By far the biggest attractions of the area are the numerous picturesque villages which are dotted over the moorland. Probably the most famous village regarding tourism in recent years is Goathland, which was used as the main location in the TV drama Heartbeat.
The village was given the fictitious name of Aidensfield and the series started in 1991, with Yorkshire Television spending a great deal of their time filming in Goathland village and the surrounding moorlands. The main actors, guest actors and television crew mostly stayed in Goathland during filming and used the various pubs and hotels for their accommodation. Tourist’s to the area could pop in one of the local hotels like the Inn on the Moor and go into the public bar,
and find themselves rubbing shoulders with various famous actors from the series like Nick Berry who played the central policeman or Jeremiah Greengrass the local lovable rogue played by Bill Maynard. In fact the gentleman who owns the Inn on the Moor and his son actually appeared in many of the scenes as extras in the series due to the fact they obviously had become friends with the crew and actors.
The series was popular on many levels one of them is the fact it was set in the late 60s with strong backing music of popular hits of that period, offering lots of nostalgia.
One of the main focal points was the local hotel which became in the series the Aidensfield Arms due to the fact that the interior of the pub itself had to be changed very little to look like a late 1960s public house. Only a few items like the jukebox which was modern would be removed and modern bar pump handles would need to be changed for authentic late 1960s versions. You can wander into the public house today and if you are familiar with the series it will look almost exactly the same. Later on in the series they actually made a replica of the pub in a mill complex in a small village called Pudsey which is near to Leeds and Yorkshire television’s headquarters.
Opposite the Aidensfild Arms the local garage became the fictitious Scripps garage and funeral directors, and from this point it is only a short walk down to the centre of the village itself where you can see the bank of shops which was used for regular film locations. Some of the main locations were the village store and post office which once again didn’t need to be changed a great deal to look like 1960s versions. In 1922 a war memorial was erected on the village green, which is a replica of the Lilla Cross, and this can be seen very often whilst watching the television series.
When filming took place the television crew would often close the main road off and cover up the yellow lines and the other small references which weren’t authentic to the 1960 period.
The series eventually ended in 2010 much to the upset of many local businesses that had benefited
from the tourism generated by the program and there was quite a strong campaign in the area with people voting to express their desire for the program to continue, but unfortunately it made no difference. The reality is that even though the Heartbeat TV programme is no longer produced it is still a good tourist attraction for the area, especially because of the many repeats of the series on satellite television.
Very close to Goathland is a very charming little spot called Beck Hole which going back in time to the 1830s caused quite a problem when the Whitby to Pickering railway line was being constructed, due to the fact that this little area had quite a strong incline. This meant that the carriages had to use a complicated system of wired ropes and pulleys to get them through this difficult spot.
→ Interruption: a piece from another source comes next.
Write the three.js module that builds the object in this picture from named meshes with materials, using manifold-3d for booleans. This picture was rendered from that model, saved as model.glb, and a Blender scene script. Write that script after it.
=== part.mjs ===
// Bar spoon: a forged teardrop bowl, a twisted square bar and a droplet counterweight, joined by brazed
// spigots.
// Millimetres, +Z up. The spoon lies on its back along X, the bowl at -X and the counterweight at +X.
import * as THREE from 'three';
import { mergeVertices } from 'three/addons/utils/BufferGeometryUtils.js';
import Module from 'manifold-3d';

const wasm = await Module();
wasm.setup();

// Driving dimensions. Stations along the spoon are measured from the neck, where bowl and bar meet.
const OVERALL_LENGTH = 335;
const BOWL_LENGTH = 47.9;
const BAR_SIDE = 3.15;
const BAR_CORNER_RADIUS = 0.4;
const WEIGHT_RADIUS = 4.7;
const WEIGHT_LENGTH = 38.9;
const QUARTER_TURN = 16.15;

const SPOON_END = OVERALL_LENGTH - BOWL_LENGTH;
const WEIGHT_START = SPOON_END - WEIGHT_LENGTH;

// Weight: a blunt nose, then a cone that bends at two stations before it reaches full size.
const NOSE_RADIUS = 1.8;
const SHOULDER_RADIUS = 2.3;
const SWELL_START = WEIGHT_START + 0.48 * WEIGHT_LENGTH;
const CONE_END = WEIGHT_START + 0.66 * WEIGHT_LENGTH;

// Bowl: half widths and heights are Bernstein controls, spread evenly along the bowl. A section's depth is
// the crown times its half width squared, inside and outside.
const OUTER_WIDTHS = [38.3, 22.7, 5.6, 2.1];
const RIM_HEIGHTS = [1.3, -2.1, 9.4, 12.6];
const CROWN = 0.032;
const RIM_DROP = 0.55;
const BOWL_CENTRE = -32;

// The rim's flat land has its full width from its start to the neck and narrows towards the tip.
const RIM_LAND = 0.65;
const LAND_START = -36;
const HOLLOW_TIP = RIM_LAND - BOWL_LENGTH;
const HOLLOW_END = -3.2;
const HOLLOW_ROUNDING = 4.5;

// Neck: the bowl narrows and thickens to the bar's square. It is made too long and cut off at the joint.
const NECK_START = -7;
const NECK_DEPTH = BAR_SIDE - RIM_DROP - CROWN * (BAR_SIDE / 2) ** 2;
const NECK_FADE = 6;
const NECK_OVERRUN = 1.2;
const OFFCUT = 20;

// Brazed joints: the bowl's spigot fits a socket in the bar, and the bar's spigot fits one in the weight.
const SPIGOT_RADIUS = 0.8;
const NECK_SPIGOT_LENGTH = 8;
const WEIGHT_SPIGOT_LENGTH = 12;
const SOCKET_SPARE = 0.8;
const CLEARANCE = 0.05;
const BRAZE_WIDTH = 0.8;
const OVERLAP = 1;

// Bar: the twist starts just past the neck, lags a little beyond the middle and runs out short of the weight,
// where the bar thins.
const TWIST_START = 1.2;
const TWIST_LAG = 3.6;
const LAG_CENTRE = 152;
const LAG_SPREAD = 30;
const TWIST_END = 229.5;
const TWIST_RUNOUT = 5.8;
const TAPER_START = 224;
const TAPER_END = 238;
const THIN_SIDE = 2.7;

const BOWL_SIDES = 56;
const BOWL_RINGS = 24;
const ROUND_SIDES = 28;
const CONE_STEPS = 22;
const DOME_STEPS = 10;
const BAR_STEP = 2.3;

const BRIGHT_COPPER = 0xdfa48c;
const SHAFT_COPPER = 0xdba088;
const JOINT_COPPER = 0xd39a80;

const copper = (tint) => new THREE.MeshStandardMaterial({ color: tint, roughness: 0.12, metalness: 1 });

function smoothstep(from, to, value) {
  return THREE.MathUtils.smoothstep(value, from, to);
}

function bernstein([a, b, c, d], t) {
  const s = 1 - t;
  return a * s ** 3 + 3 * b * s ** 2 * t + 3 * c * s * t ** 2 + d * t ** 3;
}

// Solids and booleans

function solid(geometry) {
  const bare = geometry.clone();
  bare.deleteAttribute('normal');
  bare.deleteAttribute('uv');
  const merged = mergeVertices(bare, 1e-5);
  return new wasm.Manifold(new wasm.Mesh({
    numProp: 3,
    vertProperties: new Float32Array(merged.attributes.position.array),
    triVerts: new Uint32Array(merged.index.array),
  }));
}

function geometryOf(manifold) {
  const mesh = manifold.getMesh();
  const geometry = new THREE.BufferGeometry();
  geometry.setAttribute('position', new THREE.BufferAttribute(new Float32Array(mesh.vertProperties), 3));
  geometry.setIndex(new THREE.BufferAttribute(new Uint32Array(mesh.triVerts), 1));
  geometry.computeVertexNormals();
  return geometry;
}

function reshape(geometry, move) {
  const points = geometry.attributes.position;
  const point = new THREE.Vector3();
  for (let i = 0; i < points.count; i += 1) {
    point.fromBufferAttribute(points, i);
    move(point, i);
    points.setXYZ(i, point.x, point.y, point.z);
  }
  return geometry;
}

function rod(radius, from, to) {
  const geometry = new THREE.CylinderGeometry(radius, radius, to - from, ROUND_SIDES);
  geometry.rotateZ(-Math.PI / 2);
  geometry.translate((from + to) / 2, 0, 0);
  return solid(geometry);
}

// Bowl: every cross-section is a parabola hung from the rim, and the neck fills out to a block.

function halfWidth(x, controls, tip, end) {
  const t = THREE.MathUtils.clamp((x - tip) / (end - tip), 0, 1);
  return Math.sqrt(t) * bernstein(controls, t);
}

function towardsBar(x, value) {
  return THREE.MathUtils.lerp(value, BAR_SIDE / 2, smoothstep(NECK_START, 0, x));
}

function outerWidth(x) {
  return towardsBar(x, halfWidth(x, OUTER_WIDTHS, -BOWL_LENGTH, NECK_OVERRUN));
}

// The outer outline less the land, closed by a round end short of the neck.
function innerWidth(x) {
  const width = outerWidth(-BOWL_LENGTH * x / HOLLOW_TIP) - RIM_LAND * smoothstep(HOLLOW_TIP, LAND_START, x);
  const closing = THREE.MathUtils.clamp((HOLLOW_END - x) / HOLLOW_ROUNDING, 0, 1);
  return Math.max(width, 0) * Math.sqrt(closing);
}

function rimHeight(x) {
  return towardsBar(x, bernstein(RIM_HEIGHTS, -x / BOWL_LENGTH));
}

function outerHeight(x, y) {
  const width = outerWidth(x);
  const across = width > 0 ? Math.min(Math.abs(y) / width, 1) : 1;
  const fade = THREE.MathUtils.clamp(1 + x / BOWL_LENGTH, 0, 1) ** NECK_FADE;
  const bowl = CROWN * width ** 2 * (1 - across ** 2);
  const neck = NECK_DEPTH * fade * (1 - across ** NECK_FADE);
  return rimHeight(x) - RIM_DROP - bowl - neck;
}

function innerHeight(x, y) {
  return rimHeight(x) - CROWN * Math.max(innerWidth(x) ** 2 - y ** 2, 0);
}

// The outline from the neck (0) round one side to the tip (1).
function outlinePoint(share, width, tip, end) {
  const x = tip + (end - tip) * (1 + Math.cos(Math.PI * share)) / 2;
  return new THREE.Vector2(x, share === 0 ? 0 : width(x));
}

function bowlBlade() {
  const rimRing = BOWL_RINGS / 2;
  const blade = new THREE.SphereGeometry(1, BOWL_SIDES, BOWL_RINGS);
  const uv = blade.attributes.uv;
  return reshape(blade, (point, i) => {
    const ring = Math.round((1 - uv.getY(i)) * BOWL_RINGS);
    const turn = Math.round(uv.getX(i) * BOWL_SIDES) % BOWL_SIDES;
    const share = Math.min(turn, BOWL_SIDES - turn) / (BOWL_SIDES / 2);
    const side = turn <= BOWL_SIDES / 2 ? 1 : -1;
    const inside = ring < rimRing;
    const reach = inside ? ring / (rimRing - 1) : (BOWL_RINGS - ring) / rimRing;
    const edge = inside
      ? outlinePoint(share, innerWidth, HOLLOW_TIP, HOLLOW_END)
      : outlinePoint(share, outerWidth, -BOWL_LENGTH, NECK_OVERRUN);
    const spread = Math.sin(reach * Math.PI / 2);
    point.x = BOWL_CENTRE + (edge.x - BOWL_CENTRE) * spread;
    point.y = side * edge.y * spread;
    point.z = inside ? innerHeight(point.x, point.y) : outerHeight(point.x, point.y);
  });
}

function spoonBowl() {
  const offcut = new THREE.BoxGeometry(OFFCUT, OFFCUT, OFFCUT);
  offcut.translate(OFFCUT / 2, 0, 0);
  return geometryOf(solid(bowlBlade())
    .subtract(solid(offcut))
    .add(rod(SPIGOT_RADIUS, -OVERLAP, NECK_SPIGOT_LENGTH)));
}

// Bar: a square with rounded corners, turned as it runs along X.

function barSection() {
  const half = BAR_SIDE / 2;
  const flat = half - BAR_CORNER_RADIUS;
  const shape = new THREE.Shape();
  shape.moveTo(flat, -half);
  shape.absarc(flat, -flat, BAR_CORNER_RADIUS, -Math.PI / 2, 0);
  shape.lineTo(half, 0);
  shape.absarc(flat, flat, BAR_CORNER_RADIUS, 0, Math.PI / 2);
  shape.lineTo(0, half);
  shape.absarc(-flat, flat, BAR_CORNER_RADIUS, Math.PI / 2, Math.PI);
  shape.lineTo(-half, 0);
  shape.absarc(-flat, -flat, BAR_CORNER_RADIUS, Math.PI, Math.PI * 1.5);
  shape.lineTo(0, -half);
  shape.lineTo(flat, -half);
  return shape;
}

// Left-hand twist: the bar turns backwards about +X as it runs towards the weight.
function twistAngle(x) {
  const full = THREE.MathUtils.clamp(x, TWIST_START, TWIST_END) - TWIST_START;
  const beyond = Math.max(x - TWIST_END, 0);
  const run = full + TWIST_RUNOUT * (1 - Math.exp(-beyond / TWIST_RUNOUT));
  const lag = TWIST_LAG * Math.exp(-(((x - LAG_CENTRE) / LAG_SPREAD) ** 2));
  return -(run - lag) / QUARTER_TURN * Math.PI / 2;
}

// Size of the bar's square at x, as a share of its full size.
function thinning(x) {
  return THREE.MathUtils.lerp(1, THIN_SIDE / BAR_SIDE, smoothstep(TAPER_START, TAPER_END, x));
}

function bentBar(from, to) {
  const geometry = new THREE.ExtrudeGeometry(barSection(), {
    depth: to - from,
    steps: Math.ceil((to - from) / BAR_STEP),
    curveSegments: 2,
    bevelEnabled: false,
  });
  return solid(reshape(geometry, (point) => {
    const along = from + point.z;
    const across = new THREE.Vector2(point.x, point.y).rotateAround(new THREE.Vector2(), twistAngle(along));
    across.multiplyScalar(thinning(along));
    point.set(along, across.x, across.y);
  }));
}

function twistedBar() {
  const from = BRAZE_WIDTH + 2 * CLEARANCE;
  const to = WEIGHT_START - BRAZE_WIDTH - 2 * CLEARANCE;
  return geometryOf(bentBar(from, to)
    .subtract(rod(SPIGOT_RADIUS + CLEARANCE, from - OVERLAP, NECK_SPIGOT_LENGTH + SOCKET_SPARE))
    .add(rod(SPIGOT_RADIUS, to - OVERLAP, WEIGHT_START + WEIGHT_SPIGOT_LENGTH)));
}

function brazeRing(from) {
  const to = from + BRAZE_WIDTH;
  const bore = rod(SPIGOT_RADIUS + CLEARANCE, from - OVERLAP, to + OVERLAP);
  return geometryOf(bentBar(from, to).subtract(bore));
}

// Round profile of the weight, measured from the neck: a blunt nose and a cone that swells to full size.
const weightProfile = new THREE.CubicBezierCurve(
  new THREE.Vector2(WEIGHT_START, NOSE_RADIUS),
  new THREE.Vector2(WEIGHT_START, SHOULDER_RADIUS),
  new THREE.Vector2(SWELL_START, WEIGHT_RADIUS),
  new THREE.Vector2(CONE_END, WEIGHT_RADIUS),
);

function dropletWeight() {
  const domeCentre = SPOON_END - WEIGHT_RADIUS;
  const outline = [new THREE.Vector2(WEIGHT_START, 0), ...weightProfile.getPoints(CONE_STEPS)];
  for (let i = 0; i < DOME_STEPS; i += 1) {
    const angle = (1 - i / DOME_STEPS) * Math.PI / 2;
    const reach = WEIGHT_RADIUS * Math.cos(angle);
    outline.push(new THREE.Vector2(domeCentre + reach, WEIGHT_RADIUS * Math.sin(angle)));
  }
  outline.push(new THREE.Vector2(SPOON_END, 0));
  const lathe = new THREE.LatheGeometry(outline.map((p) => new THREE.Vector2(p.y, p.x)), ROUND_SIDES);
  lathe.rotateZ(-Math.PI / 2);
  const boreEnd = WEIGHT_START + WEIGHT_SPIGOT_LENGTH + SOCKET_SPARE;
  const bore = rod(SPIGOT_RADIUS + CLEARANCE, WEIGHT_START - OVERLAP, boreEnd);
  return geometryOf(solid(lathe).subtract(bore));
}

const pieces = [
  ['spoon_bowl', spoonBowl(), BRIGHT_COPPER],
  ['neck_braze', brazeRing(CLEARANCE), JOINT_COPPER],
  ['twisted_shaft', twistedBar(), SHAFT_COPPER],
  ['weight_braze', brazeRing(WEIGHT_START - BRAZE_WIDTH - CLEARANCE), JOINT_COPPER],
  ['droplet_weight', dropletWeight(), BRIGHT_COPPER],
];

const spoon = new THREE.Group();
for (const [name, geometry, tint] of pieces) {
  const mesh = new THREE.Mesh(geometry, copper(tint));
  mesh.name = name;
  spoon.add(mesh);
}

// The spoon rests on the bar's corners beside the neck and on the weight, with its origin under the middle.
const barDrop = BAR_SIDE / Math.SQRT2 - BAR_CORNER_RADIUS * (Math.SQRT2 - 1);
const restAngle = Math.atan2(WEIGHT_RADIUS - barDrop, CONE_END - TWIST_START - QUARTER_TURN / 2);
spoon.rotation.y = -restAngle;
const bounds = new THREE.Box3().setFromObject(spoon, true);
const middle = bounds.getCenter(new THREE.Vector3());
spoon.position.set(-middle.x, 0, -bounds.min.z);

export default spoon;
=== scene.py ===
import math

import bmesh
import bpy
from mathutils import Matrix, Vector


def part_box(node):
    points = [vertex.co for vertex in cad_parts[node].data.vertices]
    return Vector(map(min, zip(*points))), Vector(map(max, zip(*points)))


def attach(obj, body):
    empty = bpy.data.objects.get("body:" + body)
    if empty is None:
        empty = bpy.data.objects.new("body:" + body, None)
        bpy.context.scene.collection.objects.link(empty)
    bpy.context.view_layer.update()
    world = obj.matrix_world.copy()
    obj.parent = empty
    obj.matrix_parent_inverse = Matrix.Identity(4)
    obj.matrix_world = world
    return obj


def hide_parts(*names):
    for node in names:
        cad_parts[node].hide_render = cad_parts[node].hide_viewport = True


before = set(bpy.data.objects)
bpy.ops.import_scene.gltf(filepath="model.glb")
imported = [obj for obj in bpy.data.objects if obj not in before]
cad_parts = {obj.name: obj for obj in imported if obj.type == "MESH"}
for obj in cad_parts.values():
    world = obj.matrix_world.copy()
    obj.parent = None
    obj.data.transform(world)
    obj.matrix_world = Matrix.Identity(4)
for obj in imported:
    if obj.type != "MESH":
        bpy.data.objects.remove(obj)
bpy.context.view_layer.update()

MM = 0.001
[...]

A beck is a stream hence the name Beck Hole.
Throughout the Moors there are many beautiful waterfalls, one of the most well-known one being the Mallyan Spout, which is approximately 70 feet high and looks extremely impressive especially after heavy rain. One of the local hotels has been now named after
the waterfall and from that hotel you can get access to a riverside walk and then leading to a path through the woods which eventually takes you to the waterfall itself.
The North York Moors highest point is a short distance from the Salters gate on the Whitby Pickering road, from which it’s possible to view the Hole of Horcum which is a natural amphitheatre over a quarter of a mile in width and over 600 feet deep. It has the nickname of the Devils punch bowl and was formed by the springs of two rock layers. These springs allowed the rainwater to seek through porous rocks which took place over many thousands of years which caused this hole to enlarge and become the size it is today.
The Moors are also home to the North York Moors Railway, where steam trains run on an 18 mile stretch of track from Grosmont and Pickering going through the gorgeous natural scenery and stopping at Goathland, which has one of the most interesting stations along the track, and it has been used as the backdrop for many television programmes and films.
A new service was introduced by the rail operating company in 2005 where you can travel from Whitby to Pickering and stop at all the stations in between. It is now possible to go by steam train from Goathland to Whitby on most days during the summer period.